'''
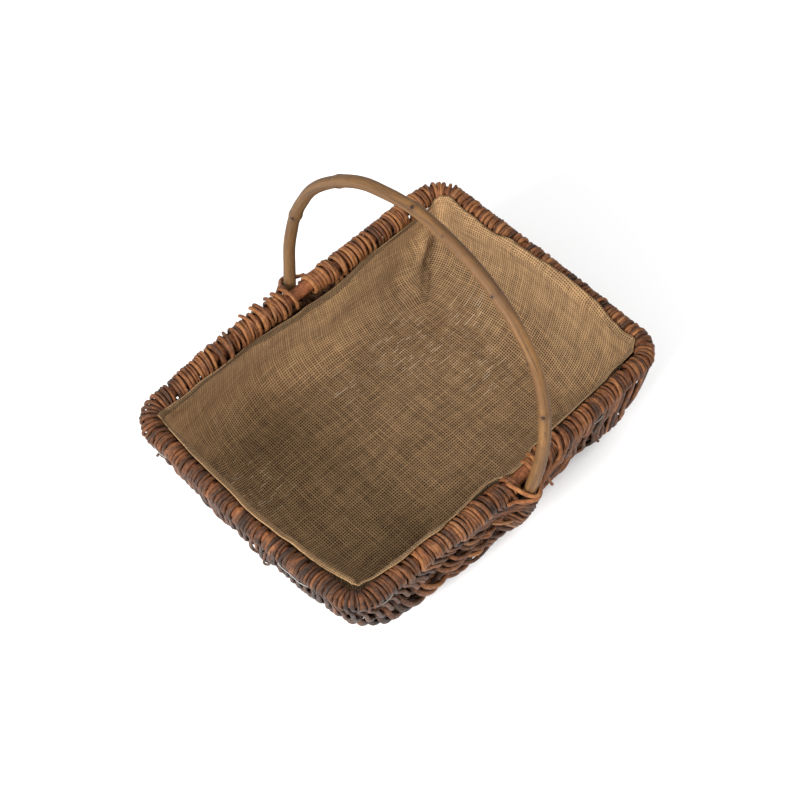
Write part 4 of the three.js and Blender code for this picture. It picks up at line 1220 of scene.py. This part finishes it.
rc, rn = rim_at(TT)
UP = np.array([0, 0, 1.0])
rows = []
E0 = rc - rn * hem_d[:, None] + UP * hem_h[:, None]
up_w = smooth((hem_h + 8) / 12)                       # 1 where the hem lies on the rim
zw = np.minimum(hem_h - 30, -26)
W0, _ = wall_point(zw)
W1, _ = wall_point(zw + 12)
flat_w = smooth((TT - 4.05) / 0.3) * (1 - smooth((TT - 5.4) / 0.5))
K1 = rc - rn * np.maximum(hem_d + 4.5 + 8.0 * flat_w, 12.4)[:, None] + UP * (hem_h - 1.0 - 1.5 * flat_w)[:, None]
K2 = W1 - rn * (1.8 * up_w)[:, None]
K1 = lerp(lerp(E0, W0, 0.34), K1, up_w[:, None])
K2 = lerp(lerp(E0, W0, 0.67), K2, up_w[:, None])
for q in np.linspace(0, 1, 15)[:-1]:
    rows.append(E0 * (1 - q) ** 3 + 3 * K1 * (1 - q) ** 2 * q + 3 * K2 * (1 - q) * q * q + W0 * q ** 3)
z_arc = -(RIM_Z - BASE_ROUND)
for q in np.linspace(0, 1, 9)[:-1]:
    rows.append(wall_point(lerp(zw, z_arc, q))[0])
for a in np.radians(np.linspace(0, 90, 15)):
    rows.append(wall_point(z_arc - CR * math.sin(a))[0])
edge_row = len(rows) - 1
last = rows[-1].copy()
for q in np.linspace(0, 1, 34)[1:]:
    qq = 1 - q * 0.985
    rows.append(np.concatenate([last[:, :2] * qq, last[:, 2:]], 1))
S = np.array(rows)                                    # rows x stations x 3
# the cloth lies on the wrapped rim, and on the bare rod at the near ear
bare = np.interp(TT, [6.46, 6.495, 6.565, 6.6], [0, 1, 1, 0])
least = (lerp(12.5, 8.0, bare) + 1.4 * smooth((TT - 1.9) / 0.2) * (1 - smooth((TT - 2.9) / 0.2)))[None]
sd_ = ((rc[None] - S) * rn[None]).sum(-1)
sh_ = S[..., 2]
far_off = np.hypot(sd_, sh_)
grow = np.where((sh_ > -13) & (far_off < least), least / np.maximum(far_off, 1), 1.0)
S = S - rn[None] * (sd_ * (grow - 1))[..., None] + UP * (sh_ * (grow - 1))[..., None]
NR = len(S)

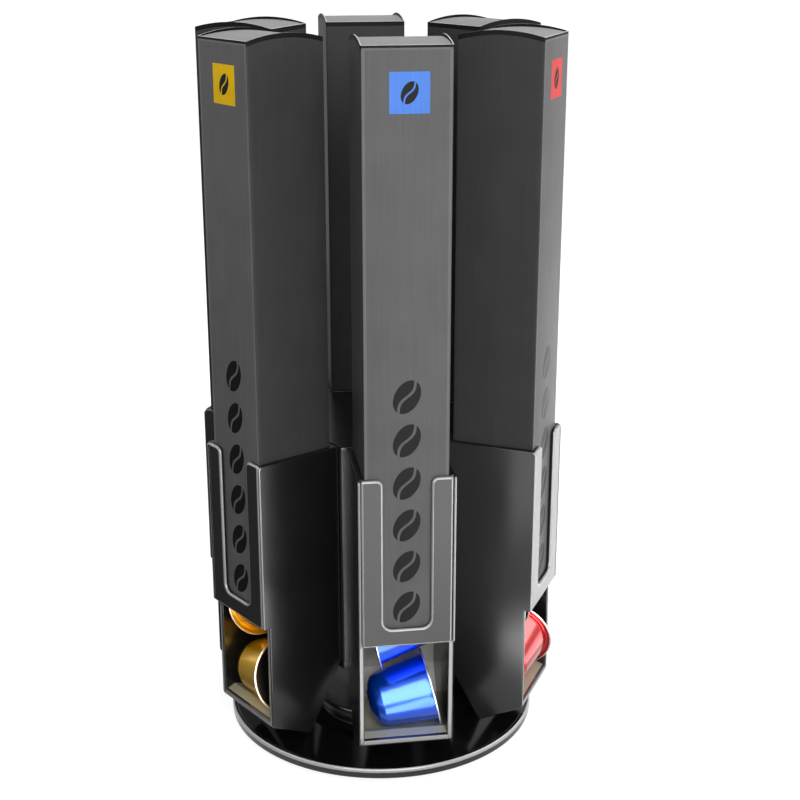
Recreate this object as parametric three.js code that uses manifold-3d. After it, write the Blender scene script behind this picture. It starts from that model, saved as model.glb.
'''
* SHORT EXERCISE: Search the lines above for the string "this", then show every one that has it.

* PROBLEM SOLUTION:
Write part 4 of the three.js and Blender code for this picture. It picks up at line 1220 of scene.py. This part finishes it.
Recreate this object as parametric three.js code that uses manifold-3d. After it, write the Blender scene script behind this picture. It starts from that model, saved as model.glb.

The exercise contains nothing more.